SC Exercises Inherent Powers to Annul Marriage of Estranged Couple Residing Separately for 22 Yrs
SC Exercises Inherent Powers to Annul Marriage of Estranged Couple Residing Separately for 22 Yrs
The couple had married in May 9, 1993 and a child was born from the wedlock in August 1995. There were differences in opinion between the husband and the wife and according to the husband, cruelty was meted out to him.

New Delhi: The Supreme Court has exercised its inherent powers under Article 142 of the Constitution to annul a marriage of an estranged couple, residing separately for over two decades, saying it was a case of irretrievable break down of wedlock.

All efforts to continue the marriage have failed and there is no possibility of re-union because of the strained relations between the parties, the top court said.

A bench of Justices Sanjay Kishan Kaul and MR Shah said that it appears that marriage between the husband and the wife has "irretrievably broken down" as they have been residing separately for last 22 years and it will not be possible for them to live together.

"Therefore, we are of the opinion that while protecting the interest of the respondent wife to compensate her by way of lump sum permanent alimony, this is a fit case to exercise the powers under Article 142 of the Constitution of India and to dissolve the marriage between the parties," the bench said.

The Court, in a series of judgments, has exercised its inherent powers under Article 142 of the Constitution for dissolution of a marriage where the Court finds that the marriage is "totally unworkable, emotionally dead, beyond salvage and has broken down irretrievably, even if the facts of the case do not provide a ground in law on which the divorce could be granted", the bench said.

In the recent verdict the court rejected the submission of the wife that unless there is a consent by both the parties, even in exercise of powers under Article 142 of the Constitution, the marriage cannot be dissolved on the ground of irretrievable breakdown of marriage.

The bench said that if both the parties to the marriage agree for separation permanently and/or consent for divorce, in that case, certainly both the parties can move the competent court for a decree of divorce by mutual consent.

"Only in a case where one of the parties does not agree and give consent, only then the powers under Article 142 of the Constitution of India are required to be invoked to do the substantial Justice between the parties, considering the facts and circumstances of the case," it said.

It said however that the interest of the wife is also required to be protected financially so that she may not have to suffer and depend upon others. It directed the husband to pay the wife a lump sum permanent alimony amounting to Rs 20 lakh by way of demand draft within a period of eight weeks.

The husband has approached the apex court challenging the order of Hyderabad High Court, which had dismissed his appeal against the family court order rejecting his prayer to grant a decree of divorce.

The couple had married in May 9, 1993 and a child was born from the wedlock in August 1995. There were differences in opinion between the husband and the wife and according to the husband, cruelty was meted out to him.

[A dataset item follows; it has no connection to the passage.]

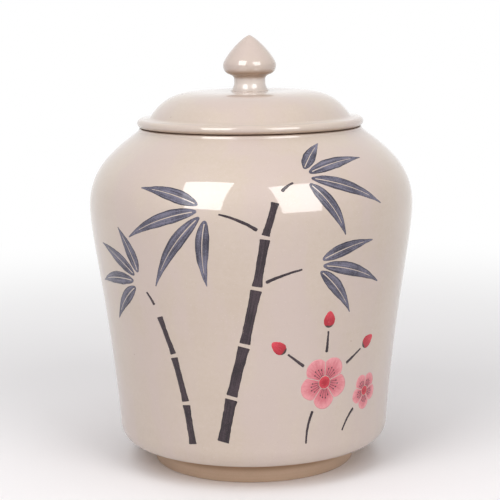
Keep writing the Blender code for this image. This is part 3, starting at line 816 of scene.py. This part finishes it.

By 1997, the wife had left the house of husband and stayed at her parental house after which the husband filed a divorce petition in the year 1999 before the Family Court at Hyderabad on the ground of cruelty.

The Family Court in 2003 dismissed the divorce petition by observing and holding that the appellant husband - failed to prove the cruelty by the wife. The Family Court also refused to pass a decree of divorce on the ground of irretrievable breakdown of marriage.

The husband challenged the family court order in the High Court which in 2012 dismissed his appeal.